| Pressure group: perverts will use tech to track your kids Lewis Page A pressure group has warned of worsening threats to children's rights in the UK from biometric and tracking technologies. ARCH, Action on Rights for Children, is a not-for-profit organisation run by a group of concerned citizens (http://www.arch-ed.org/bod.htm), including a Professor of Childhood Studies and the borough citizenship coordinator for Tower Hamlets. Also on the board is the director of the Phoenix Education Trust, "a small national charity which promotes education in which all members of the school community [including pupils] have a voice and real power".
ARCH is concerned that UK schools, parents and educational authorities are too inclined to use tech-based solutions without considering the consequences.

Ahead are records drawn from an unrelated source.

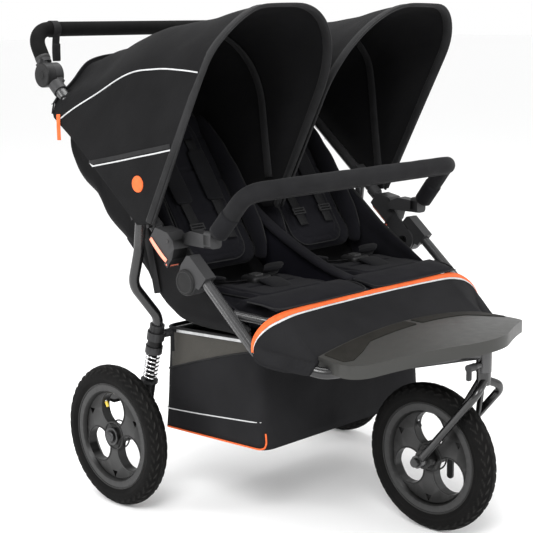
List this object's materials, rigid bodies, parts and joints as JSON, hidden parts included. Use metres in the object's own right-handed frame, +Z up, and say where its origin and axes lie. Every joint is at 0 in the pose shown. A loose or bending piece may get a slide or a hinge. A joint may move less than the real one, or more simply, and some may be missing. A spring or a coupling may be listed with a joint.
{
  "type": "jogging stroller",
  "caption": "Side-by-side folding jogging stroller with hooded twin seats, sprung rear wheels, swivelling front wheel, push bar, bumper bar, footplate and basket.",
  "frame": {"origin": "on the floor under the middle of the bounding box: halfway between the outer faces of the rear tyres in X, halfway between the front of the front tyre and the back of the push bar in Y", "axes": "+Z up from the floor; -Y is the way the children face and the stroller rolls; +X is the stroller's own left, along the wheel axles"},
  "size_m": [0.737, 0.9979, 1.0349],
  "materials": {
    "frame_paint": "satin black powder coat",
    "black_plastic": "fine grained moulding",
    "hub_cover": "smooth moulding",
    "steel": "zinc plated",
    "grip_inserts": "ribbed",
    "grip_foam": "fine foam",
    "bumper_foam": "open foam sleeve",
    "webbing": "woven webbing",
    "hood_fabric": "tight polyester weave",
    "basket_fabric": "tight polyester weave with mesh windows",
    "seat_fabric": "padded polyester",
    "buckle_plastic": "smooth moulding",
    "button_plastic": "smooth moulding",
    "chrome_spring": "bright",
    "bow_strip": "smooth strip",
    "red_plastic": "smooth moulding",
    "rim_plastic": "moulded",
    "tyre": "treaded rubber"
  },
  "bodies": {
    "rear_frame": {"upper_tubes": "frame_paint", "fold_locks": "black_plastic", "hub_pivot_pins": "steel", "rear_legs": "frame_paint", "leg_clamps": "black_plastic", "strut_sleeves": "black_plastic", "spring_left": "chrome_spring", "spring_right": "chrome_spring", "rear_crossbar": "frame_paint", "handle_joint_bases": "black_plastic", "hood_mounts": "black_plastic", "hood_left": "hood_fabric", "hood_right": "hood_fabric", "seat_sling": "hood_fabric", "seat_cushions": "seat_fabric", "crotch_buckles": "buckle_plastic", "basket": "basket_fabric"},
    "handle": {"handle_tube": "frame_paint", "handle_grip": "grip_foam", "handle_joint_caps": "black_plastic", "wrist_strap": "webbing"},
    "front_frame": {"front_tubes": "frame_paint", "hub_housings": "black_plastic", "hub_covers": "hub_cover", "seat_front_bar": "frame_paint", "head_tube": "frame_paint", "footplate": "black_plastic", "footplate_grips": "grip_inserts", "apron": "hood_fabric"},
    "fork": {"fork": "frame_paint", "front_axle": "steel"},
    "front_wheel": {"front_rim": "rim_plastic", "front_tyre": "tyre"},
    "quick_release": {"quick_release": "black_plastic"},
    "swivel_lock": {"swivel_lock": "black_plastic"},
    "bumper": {"bumper_bar": "bumper_foam", "bumper_clips": "black_plastic"},
    "brake_pedal": {"brake_pedal": "black_plastic"},
    "handle_button_left": {"handle_button_left": "button_plastic"},
    "front_bow_left": {"hood_front_bow_left": "bow_strip"},
    "mid_bow_left": {"hood_mid_bow_left": "bow_strip"},
    "seat_back_left": {"seat_back_left": "seat_fabric", "shoulder_straps_left": "webbing"},
    "buckle_button_left": {"buckle_button_left": "button_plastic"},
    "fold_lever_left": {"fold_lever_left": "red_plastic"},
    "strut_left": {"strut_lower_left": "black_plastic", "stub_axle_left": "steel"},
    "rear_wheel_left": {"rear_rim_left": "rim_plastic", "rear_tyre_left": "tyre"},
    "handle_button_right": {"handle_button_right": "button_plastic"},
    "front_bow_right": {"hood_front_bow_right": "bow_strip"},
    "mid_bow_right": {"hood_mid_bow_right": "bow_strip"},
    "seat_back_right": {"seat_back_right": "seat_fabric", "shoulder_straps_right": "webbing"},
    "buckle_button_right": {"buckle_button_right": "button_plastic"},
    "fold_lever_right": {"fold_lever_right": "red_plastic"},
    "strut_right": {"strut_lower_right": "black_plastic", "stub_axle_right": "steel"},
    "rear_wheel_right": {"rear_rim_right": "rim_plastic", "rear_tyre_right": "tyre"}
  },
  "joints": [
    {"name": "frame_fold", "type": "hinge", "parent": "rear_frame", "child": "front_frame", "pos_m": [0, -0.015, 0.509], "axis": [1, 0, 0], "range_deg": [0, 80], "deforming": ["basket"]},
    {"name": "handle_angle", "type": "hinge", "parent": "rear_frame", "child": "handle", "pos_m": [0, 0.425, 0.894], "axis": [1, 0, 0], "range_deg": [-60, 30]},
    {"name": "fork_swivel", "type": "hinge", "parent": "front_frame", "child": "fork", "pos_m": [0, -0.468, 0.33], "axis": [0, 0, 1], "continuous": true},
    {"name": "front_wheel_spin", "type": "hinge", "parent": "fork", "child": "front_wheel", "pos_m": [0, -0.348, 0.15], "axis": [1, 0, 0], "continuous": true},
    {"name": "quick_release_open", "type": "hinge", "parent": "fork", "child": "quick_release", "pos_m": [0.0585, -0.348, 0.15], "axis": [0, -1, 0], "range_deg": [0, 90]},
    {"name": "swivel_lock_turn", "type": "hinge", "parent": "front_frame", "child": "swivel_lock", "pos_m": [-0.04, -0.468, 0.362], "axis": [1, 0, 0], "range_deg": [0, 90]},
    {"name": "bumper_pull", "type": "slide", "parent": "rear_frame", "child": "bumper", "axis": [0, -1, 0], "range_m": [0, 0.12]},
    {"name": "brake_press", "type": "hinge", "parent": "strut_right", "child": "brake_pedal", "pos_m": [-0.285, 0.243, 0.19], "axis": [-1, 0, 0], "range_deg": [0, 25], "stiffness_Nm_per_rad": 1.5, "springref_deg": -14.32},
    {"name": "handle_button_left_press", "type": "slide", "parent": "handle", "child": "handle_button_left", "axis": [-1, 0, 0], "range_m": [0, 0.003], "stiffness_N_per_m": 600, "springref_m": -0.003},
    {"name": "hood_left_fold", "type": "hinge", "parent": "rear_frame", "child": "front_bow_left", "pos_m": [0.35, 0.088, 0.6083], "axis": [-1, 0, 0], "range_deg": [0, 60], "deforming": ["hood_left"]},
    {"name": "mid_bow_left_fold", "type": "hinge", "parent": "rear_frame", "child": "mid_bow_left", "pos_m": [0.347, 0.088, 0.6083], "axis": [-1, 0, 0], "range_deg": [0, 30]},
    {"name": "seat_back_left_recline", "type": "hinge", "parent": "rear_frame", "child": "seat_back_left", "pos_m": [0.152, 0.088, 0.47], "axis": [1, 0, 0], "range_deg": [-10, 4]},
    {"name": "buckle_button_left_press", "type": "slide", "parent": "rear_frame", "child": "buckle_button_left", "axis": [0, 0, -1], "range_m": [0, 0.0025], "stiffness_N_per_m": 600, "springref_m": -0.003},
    {"name": "fold_lever_left_pull", "type": "hinge", "parent": "rear_frame", "child": "fold_lever_left", "pos_m": [0.333, 0.03807, 0.53701], "axis": [-1, 0, 0], "range_deg": [0, 20], "stiffness_Nm_per_rad": 0.6, "springref_deg": -11.46},
    {"name": "strut_left_travel", "type": "slide", "parent": "rear_frame", "child": "strut_left", "axis": [0, -0.2419, 0.9703], "range_m": [0, 0.018], "stiffness_N_per_m": 8000, "springref_m": -0.02, "deforming": ["spring_left"]},
    {"name": "rear_wheel_left_spin", "type": "hinge", "parent": "strut_left", "child": "rear_wheel_left", "pos_m": [0.346, 0.215, 0.15], "axis": [1, 0, 0], "continuous": true},
    {"name": "handle_button_right_press", "type": "slide", "parent": "handle", "child": "handle_button_right", "axis": [1, 0, 0], "range_m": [0, 0.003], "stiffness_N_per_m": 600, "springref_m": -0.003},
    {"name": "hood_right_fold", "type": "hinge", "parent": "rear_frame", "child": "front_bow_right", "pos_m": [-0.35, 0.088, 0.6083], "axis": [-1, 0, 0], "range_deg": [0, 60], "deforming": ["hood_right"]},
    {"name": "mid_bow_right_fold", "type": "hinge", "parent": "rear_frame", "child": "mid_bow_right", "pos_m": [-0.347, 0.088, 0.6083], "axis": [-1, 0, 0], "range_deg": [0, 30]},
    {"name": "seat_back_right_recline", "type": "hinge", "parent": "rear_frame", "child": "seat_back_right", "pos_m": [-0.152, 0.088, 0.47], "axis": [1, 0, 0], "range_deg": [-10, 4]},
    {"name": "buckle_button_right_press", "type": "slide", "parent": "rear_frame", "child": "buckle_button_right", "axis": [0, 0, -1], "range_m": [0, 0.0025], "stiffness_N_per_m": 600, "springref_m": -0.003},
    {"name": "fold_lever_right_pull", "type": "hinge", "parent": "rear_frame", "child": "fold_lever_right", "pos_m": [-0.333, 0.03807, 0.53701], "axis": [-1, 0, 0], "range_deg": [0, 20], "stiffness_Nm_per_rad": 0.6, "springref_deg": -11.46},
    {"name": "strut_right_travel", "type": "slide", "parent": "rear_frame", "child": "strut_right", "axis": [0, -0.2419, 0.9703], "range_m": [0, 0.018], "stiffness_N_per_m": 8000, "springref_m": -0.02, "deforming": ["spring_right"]},
    {"name": "rear_wheel_right_spin", "type": "hinge", "parent": "strut_right", "child": "rear_wheel_right", "pos_m": [-0.346, 0.215, 0.15], "axis": [1, 0, 0], "continuous": true}
  ],
  "couplings": [
    {"joint": "mid_bow_left_fold", "follows": "hood_left_fold", "ratio": 0.5},
    {"joint": "mid_bow_right_fold", "follows": "hood_right_fold", "ratio": 0.5}
  ]
}
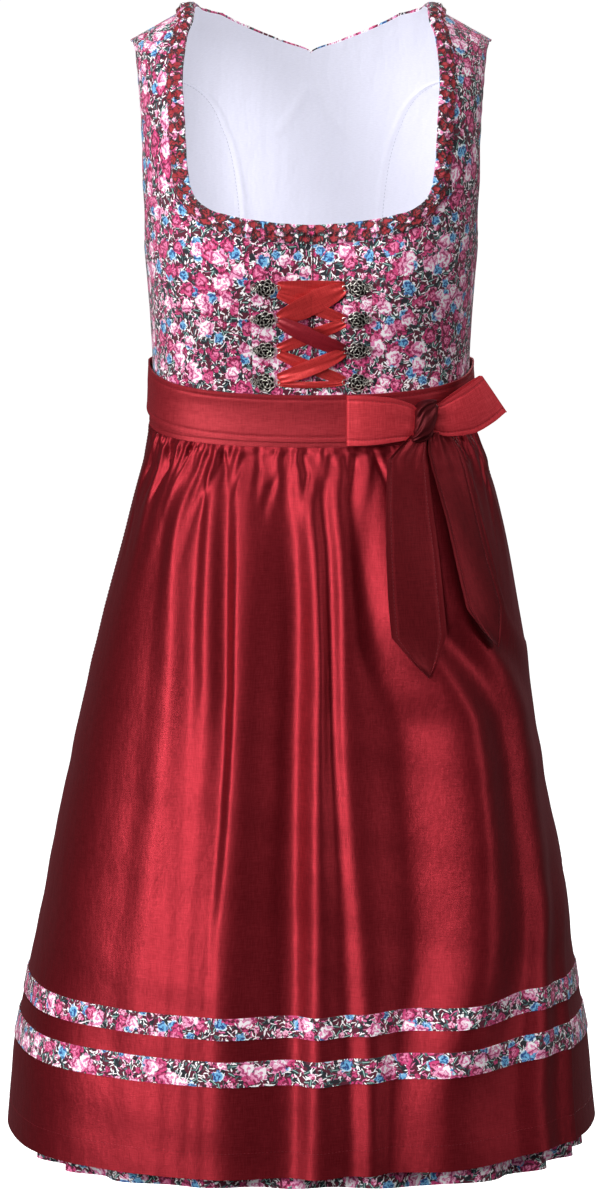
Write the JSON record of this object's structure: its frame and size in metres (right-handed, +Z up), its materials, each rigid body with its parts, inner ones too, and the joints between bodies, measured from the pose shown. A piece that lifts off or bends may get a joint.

In particular, they believe that use of biometric ID systems in schools is getting out of hand, warning of the danger inherent in routinely recording and storing children's fingerprints - or identifiable signatures derived from them. According to the report they have lately issued:
The Reg spoke to Terri Dowty, director of ARCH and one of the authors of the report (the other was Pippa King (http://pippaking.blogspot.com/), "a concerned parent who doesn't want her children to live in 1984 type society".) Ms Dowty felt that parents should encourage their children not to give out unique, lifetime identifiers such as fingerprints for "low-level purposes" such as running school libraries or attendance registers. That said, she also expressed scepticism as to whether fingerprints would ever work in high-level applications such as the proposed National ID cards (http://www.homeoffice.gov.uk/passports-and-immigration/id-cards/), as it was trivially easy to copy people's real fingerprints - let alone templates. So perhaps there's no great need to worry, as fingerprint-backed ID will surely be a total failure? Dowty was having none of it. "We don't know for certain that we shouldn't get worried," she said.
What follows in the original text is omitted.